Trim off any tough stems from: 4 large handfuls of rocket. Wash and spin dry, then keep cool.

  

Step 2

To make the vinaigrette, mix: 1 tablespoon red wine vinegar (or a mixture of sherry vinegar and red wine vinegar), Salt, Fresh-ground black pepper.

  

Step 3

Whisk in: 3 to 4 tablespoons extra-virgin olive oil.

  

Step 4

Start with the smaller amount of oil and taste the dressing with a leaf of the rocket. Add more oil and salt to taste.
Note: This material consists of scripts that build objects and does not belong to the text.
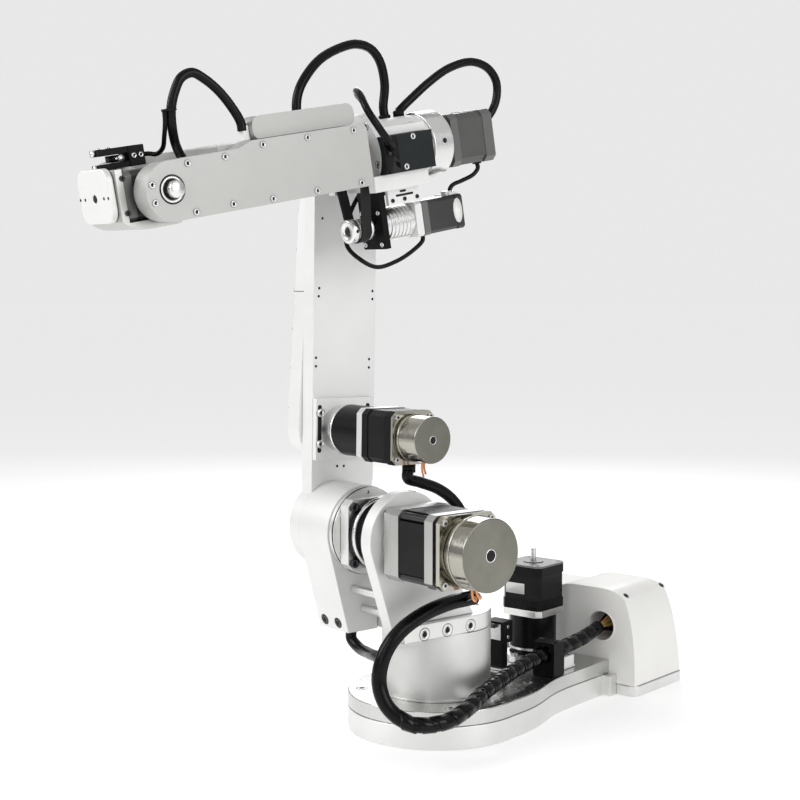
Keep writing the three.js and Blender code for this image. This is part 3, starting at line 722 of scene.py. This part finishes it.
BEVELS = {"electronics_cover": 2.2, "cover_foot": 0.8, "base_top_plate": 0.9, "turret_deck": 0.8,
          "forearm_front_cover": 0.9, "forearm_cable_cover": 1.6, "upper_arm_belt_cover": 1.2,
          "turret_column": 0.5, "j2_brake": 0.8, "j3_brake": 0.7, "j4_shaft_collar": 0.8,
          "tool_flange": 0.9, "wire_terminal": 0.7}


BRAKES = ("j2_brake", "j3_brake")
OUTWARD = TURRET.col[1].to_3d().normalized()  # the way that the brakes' end faces look


def dress_nodes():
    """Gives each CAD node its material, joined faces and softened edges."""
    for finish_name, names in CAD_FINISH.items():
        for name in names:
            node = NODES[name]
            node.data.materials.clear()
            node.data.materials.append(M[finish_name])
            node.data.polygons.foreach_set("material_index", [0] * len(node.data.polygons))
            if name in BRAKES:
                # the outward end faces take the darker nickel, a painted dark reflection standing in for the
                # dark surroundings they mirror
                node.data.materials.append(M["nickel_face"])
                turn = node.matrix_world.to_3x3()
                for face in node.data.polygons:
                    facing = (turn @ face.normal).normalized().dot(OUTWARD)
                    face.material_index = int(facing > 0.99)
            normals = node.data.attributes.get("custom_normal")
            if normals:
                node.data.attributes.remove(normals)
            weld = node.modifiers.new("weld", "WELD")
            weld.merge_threshold = 1e-6
            flat = node.modifiers.new("flat faces", "DECIMATE")
            flat.decimate_type = "DISSOLVE"
            flat.angle_limit = math.radians(0.6)
            soften(node, BEVELS.get(name, 0.5))


# ---------------------------------------------------------------- motors


def layer(axis, centre, half, chamfer, span, inset=0):
    """One square layer of a motor, its corners cut at 45 degrees."""
    return prism(octagon(half - inset, chamfer, centre), span, axis)


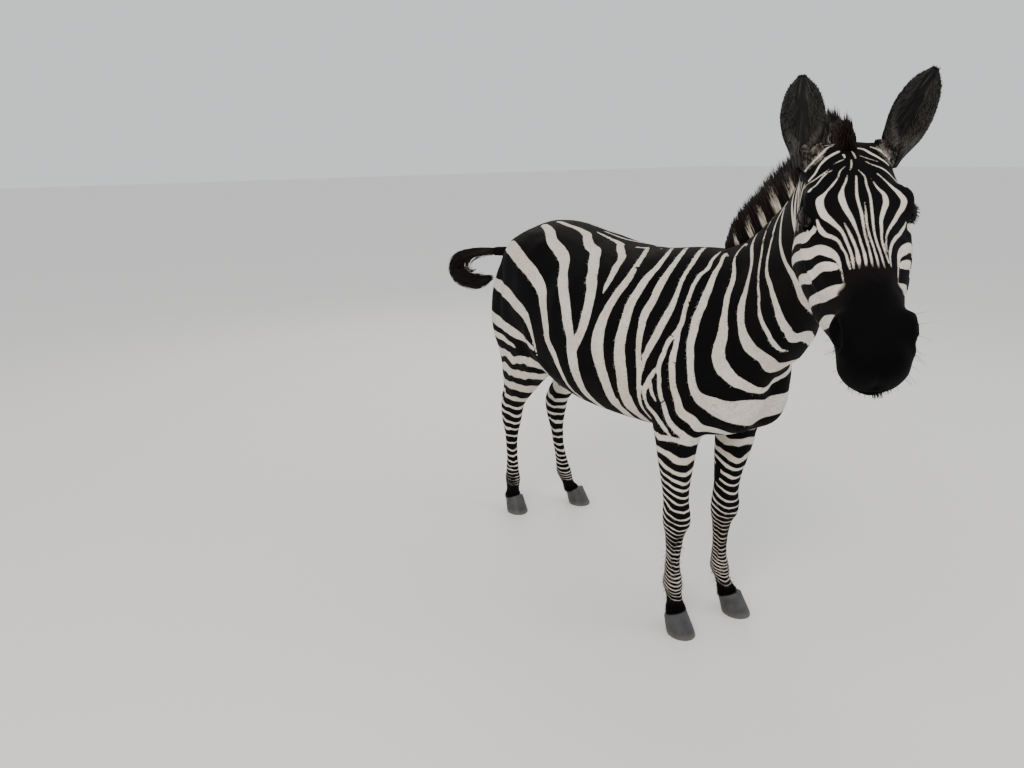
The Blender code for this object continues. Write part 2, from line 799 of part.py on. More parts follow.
def take(whole, name, region, grown_region):
    """Cuts a region out of the whole, as a named piece of its own."""
    piece = copy_of(whole, name)
    shape_with(piece, "INTERSECT", region)
    shape_with(whole, "DIFFERENCE", grown_region)
    return largest_body(piece)


def part_flesh(whole):
    """Parts the flesh into named pieces."""
    pieces = {}
    for name in LEGS:
        leg = take(whole, name, column(name), column(name, GAP))
        shape_with(leg, "DIFFERENCE", hoof_space(name))
        largest_body(leg)
        cut = (0.0, 0.0, KNEE_CUT[name.split("_")[0]])
        lower = copy_of(leg, name + "_lower")
        shape_with(lower, "INTERSECT", half_space(cut, (0, 0, -1)))
        shape_with(leg, "INTERSECT", half_space(cut, (0, 0, 1), GAP))
        leg.name = name + "_upper"
        pieces[leg.name] = leg
        pieces[lower.name] = lower
    point, normal = HEAD_ROOT_PLANE
    space = half_space(point, normal, 0.0, HEAD_BOX)
    grown_space = half_space(point, normal, -GAP, HEAD_BOX + GAP)
    pieces["head"] = take(whole, "head", space, grown_space)
    point, normal = NECK_ROOT_PLANE
    pieces["neck"] = take(whole, "neck", half_space(point, normal), half_space(point, normal, -GAP))
    whole.name = "trunk"
    pieces["trunk"] = largest_body(whole)
    return pieces


def clean(obj):
    """Welds the slivers that the cuts leave, and triangulates."""
    tool = bmesh.new()
    tool.from_mesh(obj.data)
    bmesh.ops.remove_doubles(tool, verts=tool.verts, dist=0.00005)
    bmesh.ops.dissolve_degenerate(tool, edges=tool.edges, dist=0.00005)
    bmesh.ops.triangulate(tool, faces=tool.faces)
    tool.to_mesh(obj.data)
    tool.free()


def build():
    for old in list(bpy.data.objects):
        bpy.data.objects.remove(old)

    pieces = part_flesh(flesh())

    head = pieces["head"]
    for side in (-1.0, 1.0):
        shape_with(head, "DIFFERENCE", nostril(side))
        for cutter in eye_socket(side):
            shape_with(head, "DIFFERENCE", cutter)
    largest_body(head)
    for name in ("eye_left", "eye_right"):
        pieces[name] = eye_ball(name)

    for name in EARS:
        ear = ear_shell(name)
        shape_with(ear, "DIFFERENCE", swollen(head))
        pieces[name] = largest_body(ear)

    mane = mane_shell()
    for neighbour in ("head", "neck", "trunk"):
        shape_with(mane, "DIFFERENCE", swollen(pieces[neighbour]))
    pieces["mane"] = largest_body(mane)

    for name, (start, end) in TAIL_SPLITS.items():
        pieces[name] = tail_length(name, start, end)
    for name in ("tail_dock", "tail_tassel"):
        shape_with(pieces[name], "DIFFERENCE", swollen(pieces["trunk"]))
        largest_body(pieces[name])

    for leg in LEGS:
        name = leg.replace("leg", "hoof")
        pieces[name] = hoof(name, leg)

    coat = finish_material("striped_coat", (0.52, 0.50, 0.46), 0.75)
    hair = finish_material("mane_hair", (0.06, 0.045, 0.04), 0.85)
    horn = finish_material("hoof_horn", (0.20, 0.19, 0.18), 0.6)
    wet = finish_material("eye", (0.01, 0.008, 0.007), 0.08)
    for name, piece in pieces.items():
        finish = coat
        if name.startswith(("mane", "tail_tassel", "tail_bend")):
            finish = hair
        elif "hoof" in name:
            finish = horn
        elif name.startswith("eye"):
            finish = wet
        piece.data.materials.clear()
        piece.data.materials.append(finish)
        clean(piece)
        piece.data.transform(Matrix.Translation(-PLAN_MIDDLE))
        piece.data.shade_smooth()


build()
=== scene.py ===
import math
import time

import bmesh
import bpy
import numpy as np
from mathutils import Matrix, Vector
from mathutils.bvhtree import BVHTree


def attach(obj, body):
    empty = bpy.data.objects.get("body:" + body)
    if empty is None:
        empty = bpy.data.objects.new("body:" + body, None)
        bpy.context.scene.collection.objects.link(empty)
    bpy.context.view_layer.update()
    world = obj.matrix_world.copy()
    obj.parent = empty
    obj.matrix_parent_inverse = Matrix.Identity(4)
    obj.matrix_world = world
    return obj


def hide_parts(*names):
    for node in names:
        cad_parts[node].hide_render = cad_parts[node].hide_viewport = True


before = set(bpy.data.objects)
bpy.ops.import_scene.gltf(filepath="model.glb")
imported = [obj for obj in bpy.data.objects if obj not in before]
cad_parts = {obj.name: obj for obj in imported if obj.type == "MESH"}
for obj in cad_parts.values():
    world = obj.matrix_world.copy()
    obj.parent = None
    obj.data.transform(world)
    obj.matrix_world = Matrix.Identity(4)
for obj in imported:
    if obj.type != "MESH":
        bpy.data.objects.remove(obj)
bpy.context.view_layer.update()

# A standing plains zebra, life size, head turned to its right. It faces -Y and its left is +X.
# Places are in the animal's own frame, whose x = 0 is the midline of the trunk, until a mesh is written.
startTime = time.time()
middle = np.array((0.1353, 0.1715, 0.0))  # from the animal's own frame to the shared one
flanks = {"right": -1, "left": 1}
legNodes = [f"{leg}_{side}_{end}" for leg in ("foreleg", "hindleg") for side in ("left", "right")
            for end in ("upper", "lower")]
fleshNodes = ["head", "neck", "trunk", "tail_dock"] + legNodes

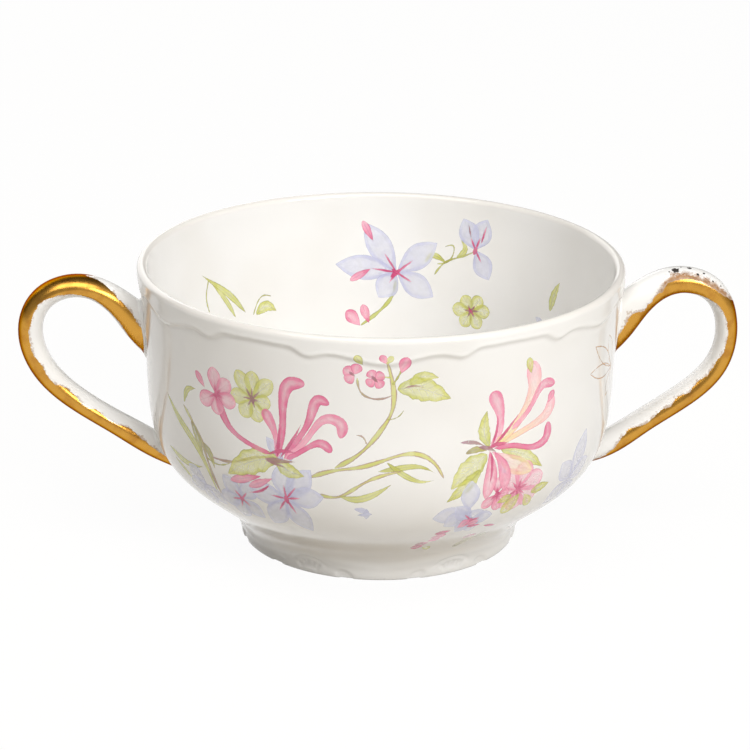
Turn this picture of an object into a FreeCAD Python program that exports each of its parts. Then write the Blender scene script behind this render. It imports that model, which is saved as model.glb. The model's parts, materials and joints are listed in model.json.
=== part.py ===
import FreeCAD, Part
import math
import os
from FreeCAD import Vector

# Bouillon cup: one piece of porcelain, a round bowl on a turned foot with two
# looped strap handles. Millimetres. The origin is the centre of the foot's
# resting face, +Z is up and the handles lie along +X and -X.

# Sizes of the bowl
CUP_HEIGHT = 57.2
RIM_RADIUS = 48.5
LIP_THICKNESS = 2.0
WALL_THICKNESS = 2.5
WALL_RADIUS = 47.3
WALL_HEIGHT = 38.0
BELLY_RADIUS = 43.5
BELLY_HEIGHT = 17.5
UNDERSIDE_RADIUS = 37.2
UNDERSIDE_HEIGHT = 11.1
UNDERSIDE_SLOPE = 26.0
FLOOR_THICKNESS = 3.0
FLOOR_FLAT_RADIUS = 17.0

# Sizes of the foot ring
FOOT_WAIST_RADIUS = 27.2
FOOT_WAIST_HEIGHT = 5.5
FOOT_COVE_RADIUS = 1.0
FOOT_BEAD_RADIUS = 28.6
FOOT_BEAD_HEIGHT = 2.8
FOOT_FACE_RADIUS = 28.0
FOOT_FACE_WIDTH = 1.8
FOOT_RECESS_DEPTH = 6.6
FOOT_RECESS_RADIUS = 23.6
FOOT_RECESS_COVE = 2.0

# Moulded bands: the rim and the foot stand proud of the wall between them.
# The lobes face -Y and every pitch from there, so the handles lie between two.
LOBES = 6
RELIEF = 0.3
RIM_BAND_DEPTH = 3.4
RIM_LOBE_DROP = 1.9
RIM_CUSP_DROP = 0.5
RIM_LOBE_FILL = 0.68
RIM_LOBE_STEP = 0.23
RIM_CUSP_SHARPNESS = 3.0
FOOT_SWAG_HEIGHT = 2.9
FOOT_SWAG_RISE = 1.9
FOOT_SWAG_POWER = 1.7
BAND_POINTS_PER_LOBE = 12

# Sizes of the strap handles: reaches are measured out from the rim, drops down
# from it, and the top, throat and middle are places on the strap's outer face
HANDLE_WIDTH = 7.0
HANDLE_ROOT_WIDTH = 8.0
HANDLE_REACH = 23.5
HANDLE_MIDDLE_DROP = 11.9
HANDLE_TOP_REACH = 10.8
HANDLE_TOP_DROP = 2.5
THROAT_REACH = 0.7
THROAT_DROP = 7.1
THROAT_SLOPE = 42.0
ELBOW_INSET = 1.6
ELBOW_DROP = 10.5
HIGH_ARM_BOW = 1.4
LOW_ARM_BOW = 0.8
SHOULDER_TURN = 50.0
UPPER_ROOT_DROP = 12.8
UPPER_ROOT_RISE = 2.4
LOWER_ROOT_HEIGHT = 17.4
LOWER_ROOT_OFFSET = 2.0
LOWER_TIP_HEIGHT = 12.9
ROOT_FLARE = 4.5
THROAT_FLARE = 1.7
ARM_STRAP = 4.6
LOWER_ROOT_STRAP = 4.8
STRAP_TIP = 2.0
STRAP_SECTIONS = 19
OVAL_POINTS = 10

# The handles were set on by hand: one hangs a little lower and is thicker
# at the top. The sag is measured square to the arm.
RIGHT_SAG = 0.9
RIGHT_TOP_STRAP = 5.4
RIGHT_OUTER_STRAP = 4.5
LEFT_SAG = -0.9
LEFT_TOP_STRAP = 4.4
LEFT_OUTER_STRAP = 4.9

OUTLINE_SAMPLES = 400
LIP_LEAN = 0.05

lip_round = LIP_THICKNESS / 2
lip_height = CUP_HEIGHT - lip_round
lobe_pitch = 360 / LOBES
up = Vector(0, 0, 1)
outward = Vector(1, 0, 0)
origin = Vector(0, 0, 0)


def spline(points, start, end):
    curve = Part.BSplineCurve()
    curve.interpolate(Points=points, InitialTangent=start, FinalTangent=end)
    return curve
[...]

When ready to serve, toss the rocket with the vinaigrette.

  

Step 5

With a sharp, sturdy vegetable peeler cut thin curls of: Parmesan cheese or another hard, grating cheese such as pecorino.

  

Step 6

Scatter the cheese curls over the top of the salad and serve.

  

Variations

Step 7

Toast 1/4 cup hazelnuts in a 350°F oven until brown. Rub the hot nuts in a kitchen towel to remove the skins. Chop and toss with the rocket. Pine nuts, walnuts, or pecans are delicious, too.

  

Step 8

Peel and thinly slice 1 or 2 persimmons (see note, page 240) and tuck the slices in the rocket salad.